Sistem penagihan pajak yang dipakai penguasa Romawi sangat memberatkan rakyat. Pemerasan dan korupsi terjadi di mana-mana dan ujung-ujungnya rakyat yang sudah menderita semakin menderita. Ditambah dengan perilaku prajurit yang sering digunakan sebagai pengawal dari para pemungut pajak. Para prajurit ini sebenarnya adalah orang-orang Yahudi juga yang dipekerjakan oleh Herodes Antipas untuk menjaga ketertiban dan mengawasi orang-orang Yahudi agar tidak memberontak. Bagi Yohanes, pertobatan adalah tidak menyalahgunakan wewenang. Pertobatan adalah tidak menindas dan memeras sesama demi kenyamanan diri sendiri. Pertobatan adalah mencukupkan dengan gaji yang diterima. Pertobatan adalah bersyukur atas apa yang wajar diterima. Gaudate! Bersukacitalah dengan apa yang ada padamu, sebab keserakahan hanya membuahkan derita!

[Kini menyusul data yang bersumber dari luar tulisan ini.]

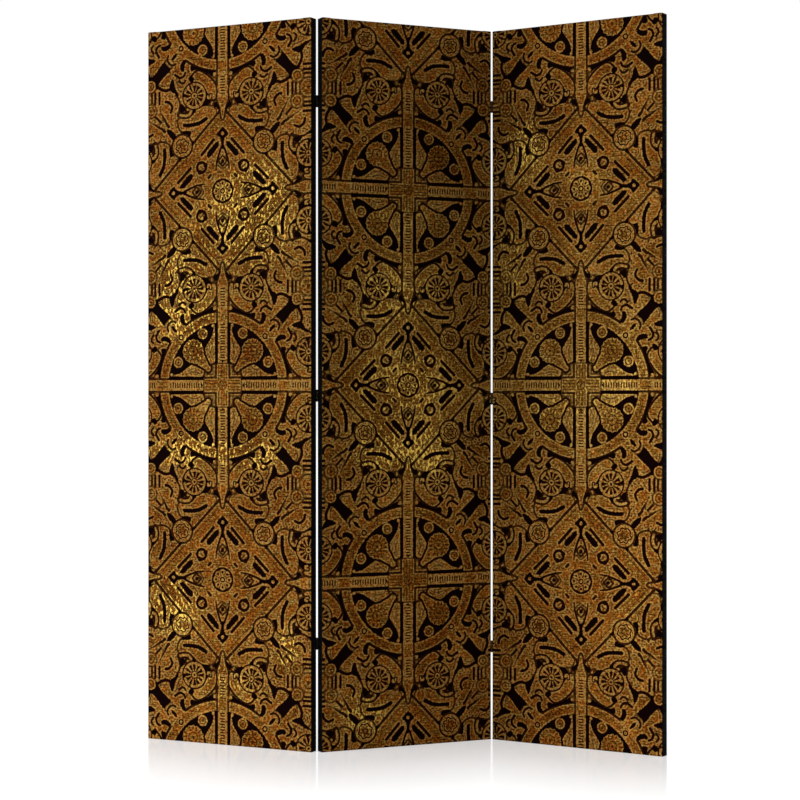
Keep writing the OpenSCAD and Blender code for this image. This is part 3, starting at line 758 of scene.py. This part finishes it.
# The back cloths: thin black spun-bonded cloth, laid over the canvas hem and drawn tight between its
# staples, so it dips a little into the bays between the rails and puckers at each staple.
CLOTH_HALF_W, CLOTH_MARGIN, CLOTH_Y = 0.222, 0.003, 0.0125
CLOTH_GRID = (112, 430)
BAY_HALF_W, RAIL_GRIP, SAG = 0.185, 0.001, 0.0035
STAPLE_INSET = 0.016
PUCKER, PUCKER_FOLDS, PUCKER_REACH, PUCKER_START = 0.0005, 9, 0.03, 0.006
BOND_PITCH = 0.0016
rail_ends = np.array([[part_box(f"middle_panel_{rail}")[end][2] for end in (0, 1)] for rail in (
    "bottom_rail", "lower_cross_rail", "upper_cross_rail", "top_rail")])


def staple_places(edge, end=0.060, pitch=0.160):
    """Places of the staples along an edge, from its middle: even steps of at most the pitch."""
    span = edge - 2 * end
    return np.linspace(-span / 2, span / 2, math.ceil(span / pitch) + 1)


def back_sheet():
    """A back cloth in its panel's own frame: a grid over width and height. It dips into each bay by
    the root of a product of half sine waves, which is nought at the rails, and rises in puckers,
    which are cosine ripples of the bearing round a staple that fade with distance. Its faces look to
    the back, the other way from the canvas's front. Also gives the dip's share of the deepest."""
    x, z = np.meshgrid(np.linspace(-CLOTH_HALF_W, CLOTH_HALF_W, CLOTH_GRID[0]),
                       np.linspace(CLOTH_MARGIN, panel_h - CLOTH_MARGIN, CLOTH_GRID[1]), indexing="ij")
    index = np.arange(x.size).reshape(x.shape)
    dip = np.zeros(x.shape)
    for low, high in zip(rail_ends[:-1, 1] + RAIL_GRIP, rail_ends[1:, 0] - RAIL_GRIP):
        across = np.sin(np.pi * np.clip((x / BAY_HALF_W + 1) / 2, 0, 1))
        up = np.sin(np.pi * np.clip((z - low) / (high - low), 0, 1))
        dip += np.sqrt(across * up)
    y = CLOTH_Y - SAG * dip
    spots = [(side * (panel_w / 2 - STAPLE_INSET), panel_h / 2 + up)
             for side in (-1, 1) for up in staple_places(panel_h)]
    spots += [(along, panel_h / 2 + side * (panel_h / 2 - STAPLE_INSET))
              for side in (-1, 1) for along in staple_places(panel_w)]
    for at_x, at_z in spots:
        r, turn = np.hypot(x - at_x, z - at_z), np.arctan2(z - at_z, x - at_x)
        fade = np.exp(-(r / PUCKER_REACH) ** 2) * np.clip(r / PUCKER_START - 1, 0, 1)
        y += PUCKER * (1 + np.cos(PUCKER_FOLDS * turn)) * fade
    points = np.c_[x.ravel(), y.ravel(), z.ravel()]
    return points, grid_quads(index)[:, [0, 3, 2, 1]], dip.ravel()


def spun_cloth():
    """Black spun-bonded cloth: matted fibres, and the grid of small pressed points that bonds them,
    a product of two waves that are turned half a right angle. Painted light makes it greyer over the
    rails, where it lies flat, than in the bays it dips into, and dust greys it in clouds, most of all
    near the floor."""
    made, tree = new_material("black back cloth")
    place = add_node(tree, "ShaderNodeUVMap", uv_map="cloth").outputs[0]
    fibre = noise_at(tree, place, 1500.0, 4.0, 0.7, flat=True)
    matted = noise_at(tree, place, 120.0, 3.0, flat=True)
    aslant = stretch(tree, place, (1, 1, 1), math.radians(45))
    one_way, other_way = ((axis * (math.pi / BOND_PITCH)).sine() for axis in axes_of(tree, aslant)[:2])
    pressed = abs(one_way * other_way).ease(0.55, 0.85)
    black = colour_ramp(tree, fibre * 0.6 + matted * 0.4 - pressed * 0.15, [
        (0.2, (0.006, 0.006, 0.0063)), (0.5, (0.017, 0.0168, 0.0165)), (0.8, (0.042, 0.041, 0.039))])
    up = axes_of(tree, place)[1]
    cloud = noise_at(tree, place, 6.0, 5.0, 0.65, flat=True)
    dust = (cloud + up.ease(0.5, 0.0) * 0.16).ease(0.5, 0.8, 0.0, 0.5) * fibre.ease(0.35, 0.65)
    bay = attribute_of(tree, "bay")
    # Painted light: the cloth is made greyer over the rails than in the bays.
    painted_rail_light = bay.ease(0.35, 0.0) * matted.ease(0.2, 0.7, 0.3, 0.75)
    rail_lit_black = mix_colours(tree, painted_rail_light, black, (0.052, 0.050, 0.047, 1))
    colour = mix_colours(tree, dust, rail_lit_black, (0.095, 0.090, 0.081, 1))
    finish_with(tree, colour, fibre.ease(0.3, 0.7, 0.75, 0.92), fibre * 0.5 + matted * 0.4 - pressed,
                0.0002, 0.8, Specular_IOR_Level=0.2)
    return made


cloth_black = spun_cloth()
points, quads, dip = back_sheet()
for place, panel in enumerate(PANELS):
    cloth = mesh_object(panel + "_back_cloth", stand(points, panel), quads, cloth_black)
    give_uv(cloth, "cloth", points[:, 0] + panel_w * place, points[:, 2])
    give_attribute(cloth, "bay", dip)
    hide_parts(panel + "_panel_back_cloth")
    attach(cloth, panel + "_panel")


# The staples: flat galvanised wire, bent square and driven by a gun through the back cloth and the
# hem into the pine.
def plated_steel(name, bright, dull, scale, roughness):
    """Plated steel: clouds of two tones of the plating, fine drawn scratches, and a roughness that
    follows both."""
    made, tree = new_material(name)
    place = add_node(tree, "ShaderNodeTexCoord").outputs["Object"]
    cloud = noise_at(tree, place, scale, 3.0, 0.6)
    scratch = noise_at(tree, stretch(tree, place, (4000.0, 4000.0, 500.0)), 1.0, 2.0)
    colour = mix_colours(tree, (cloud * 0.7 + scratch * 0.3).ease(0.35, 0.65), (*dull, 1), (*bright, 1))
    polish = (cloud * 0.6 + scratch * 0.4).ease(0.3, 0.7, roughness + 0.1, roughness - 0.1)
    finish_with(tree, colour, polish, scratch, 0.00004, 0.5, Metallic=1.0)
    return made


staple_wire = plated_steel("galvanised staple wire", (0.66, 0.67, 0.68), (0.36, 0.37, 0.38), 900.0, 0.36)
for panel in PANELS:
    dress(panel + "_panel_staples", staple_wire)


# The hinges: at each fold three small butt hinges of pressed steel, browned nearly black, with a
# riveted pin. The leaves lie on the canvas over the panels' edges, and are scuffed by handling.
def browned_steel():
    """Browned steel: an uneven dark brown film, worn to a duller metal in a few scuffs."""
    made, tree = new_material("browned hinge steel")
    place = add_node(tree, "ShaderNodeTexCoord").outputs["Object"]
    film = noise_at(tree, place, 260.0, 4.0, 0.65)
    scuff = noise_at(tree, stretch(tree, place, (700.0, 700.0, 120.0)), 1.0, 3.0)
    worn = scuff.ease(0.60, 0.74) * film.ease(0.35, 0.6) * 0.8
    brown = mix_colours(tree, film.ease(0.3, 0.7), (0.010, 0.0075, 0.0060, 1), (0.026, 0.019, 0.0145, 1))
    colour = mix_colours(tree, worn, brown, (0.10, 0.088, 0.076, 1))
    finish_with(tree, colour, film.ease(0.3, 0.7, 0.5, 0.36) - worn * 0.08, film * 0.6 + scuff * 0.4,
                0.00006, 0.7, Metallic=0.7, Specular_IOR_Level=0.4)
    return made


hinge_steel = browned_steel()
screw_steel = plated_steel("blackened screw steel", (0.060, 0.056, 0.052), (0.020, 0.018, 0.017), 1200.0, 0.42)
for fold in folds:
    for level in ("top", "middle", "low"):
        for piece in ("inner_leaf", "outer_leaf", "pin"):
            dress(f"{fold}_fold_{level}_{piece}", hinge_steel)
for panel in PANELS:
    dress(panel + "_panel_hinge_screws", screw_steel)


# The stage: a pale floor with a faint polish round the screen's feet, a white surround that only the
# camera and reflections see, a soft lamp, and the camera where the photograph was taken from.
FLOOR_GLOW = 0.72
FLOOR_POLISH, POLISH_REACH, POLISH_RISE = 0.34, 0.62, 1.25


def seen_share(tree):
    """1 for a ray from the camera or one that a surface reflects or lets through, otherwise 0."""
    rays = add_node(tree, "ShaderNodeLightPath").outputs
    seen = Value(tree, rays["Is Camera Ray"]).most(Value(tree, rays["Is Glossy Ray"]))
    return seen.most(Value(tree, rays["Is Transmission Ray"]))


def pale_floor():
    """A pale matt floor that the camera sees as white, but for shadows, and for dim reflections where
    the attribute "polish" is above 0."""
    made, tree = new_material("pale floor")
    matt = add_node(tree, "ShaderNodeBsdfDiffuse", {"Color": (0.8, 0.8, 0.8, 1)})
    glow = add_node(tree, "ShaderNodeEmission", {"Color": (1, 1, 1, 1),
                    "Strength": seen_share(tree) * FLOOR_GLOW})
    lit = add_node(tree, "ShaderNodeAddShader", {0: matt.outputs[0], 1: glow.outputs[0]})
    gloss = add_node(tree, "ShaderNodeBsdfGlossy", {"Color": (1, 1, 1, 1), "Roughness": 0.12})
    mixed = add_node(tree, "ShaderNodeMixShader", {0: attribute_of(tree, "polish"), 1: lit.outputs[0],
                     2: gloss.outputs[0]})
    add_node(tree, "ShaderNodeOutputMaterial", {"Surface": mixed.outputs[0]})
    return made


def off_line(x, y, start, end):
    """Distance of points from a line between two ends, by each point's share of the way along it."""
    run_x, run_y = end[0] - start[0], end[1] - start[1]
    t = np.clip(((x - start[0]) * run_x + (y - start[1]) * run_y) / (run_x**2 + run_y**2), 0, 1)
    return np.hypot(x - start[0] - t * run_x, y - start[1] - t * run_y)


lines = np.r_[-40.0, -8.0, -3.0, np.linspace(-1.5, 1.5, 61), 3.0, 8.0, 40.0]
floor_x, floor_y = (way.ravel() for way in np.meshgrid(lines, lines, indexing="ij"))
floor_grid = np.arange(len(lines) ** 2).reshape(len(lines), -1)
floor = mesh_object("floor", np.c_[floor_x, floor_y, 0 * floor_x], grid_quads(floor_grid), pale_floor())
feet = [stand(np.array([[-panel_w / 2, 0, 0], [panel_w / 2, 0, 0]]), panel) for panel in PANELS]
near = 1 - np.min([off_line(floor_x, floor_y, *ends[:, :2]) for ends in feet], axis=0) / POLISH_REACH
give_attribute(floor, "polish", FLOOR_POLISH * np.clip(near * POLISH_RISE, 0, 1))

WORLD_FILL = 0.46
world = bpy.data.worlds.new("studio")
bpy.context.scene.world = world
world.use_nodes = True
air = world.node_tree
air.nodes.clear()
light, white = (add_node(air, "ShaderNodeBackground", {"Color": (1, 1, 1, 1), "Strength": strength})
                for strength in (WORLD_FILL, 1.0))
both = add_node(air, "ShaderNodeMixShader", {0: seen_share(air), 1: light.outputs[0], 2: white.outputs[0]})
add_node(air, "ShaderNodeOutputWorld", {"Surface": both.outputs[0]})

# The lamp is a square that faces the middle of the screen: its tilt is the angle of its beam from
# straight down, and its turn is the beam's bearing.
lamp = bpy.data.lights.new("left softbox", "AREA")
lamp.shape, lamp.size, lamp.energy = "SQUARE", 1.5, 134
softbox = add_object("left softbox", lamp)
lamp_at, screen_middle = np.array([[-5.15, 1.0, 0.95], [0.0, 0.0, 0.9]])
softbox.location = lamp_at
way = screen_middle - lamp_at
softbox.rotation_euler = (math.acos(-way[2] / np.linalg.norm(way)), 0, math.atan2(-way[0], way[1]))

camera = bpy.data.cameras.new("camera")
camera.lens, camera.sensor_width = 93.06, 36.0
camera.shift_x, camera.shift_y = 0.0625, 0.0009
camera.clip_start, camera.clip_end = 0.1, 200.0
viewer = add_object("camera", camera)
viewer.location = (-2.201, -4.429, 0.823)
viewer.rotation_euler = (math.radians(90), 0, -math.radians(24.88))
bpy.context.scene.camera = viewer
bpy.context.scene.view_settings.view_transform = "Standard"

Menarik, Yohanes mengartikan pertobatan tidak ekstrim. Ia tidak menyerukan agar pemungut cukai dan para prajurit itu berhenti bekerja pada pemerintahan kolonial. Meski pandangan umum Yahudi bahwa mereka itu berdosa sebab mereka bekerja sama dengan penjajah. Yohanes tidak memerintahkan mereka untuk menjadi pengabdi-pengabdi imam besar atau menghasut mereka agar memberontak terhadap kaisar. Tidak! Yohanes hanya meminta mereka bekerja sesuai dengan ketentuan yang ada. Tidak memeras dan mencukupkan dengan gaji yang mereka terima.
Jelas, pertobatan adalah membagi pakaian dengan yang telanjang. Membagi makanan dengan mereka yang kelaparan. Tidak mengambil lebih banyak dari apa yang seharusnya. Tidak merampas dan memeras, serta mencukupkan diri dengan upah yang diterima. Sederhana!
Penantian seperti inilah yang mendatangkan sukacita, yakni: kesempatan untuk peduli dan bersyukur.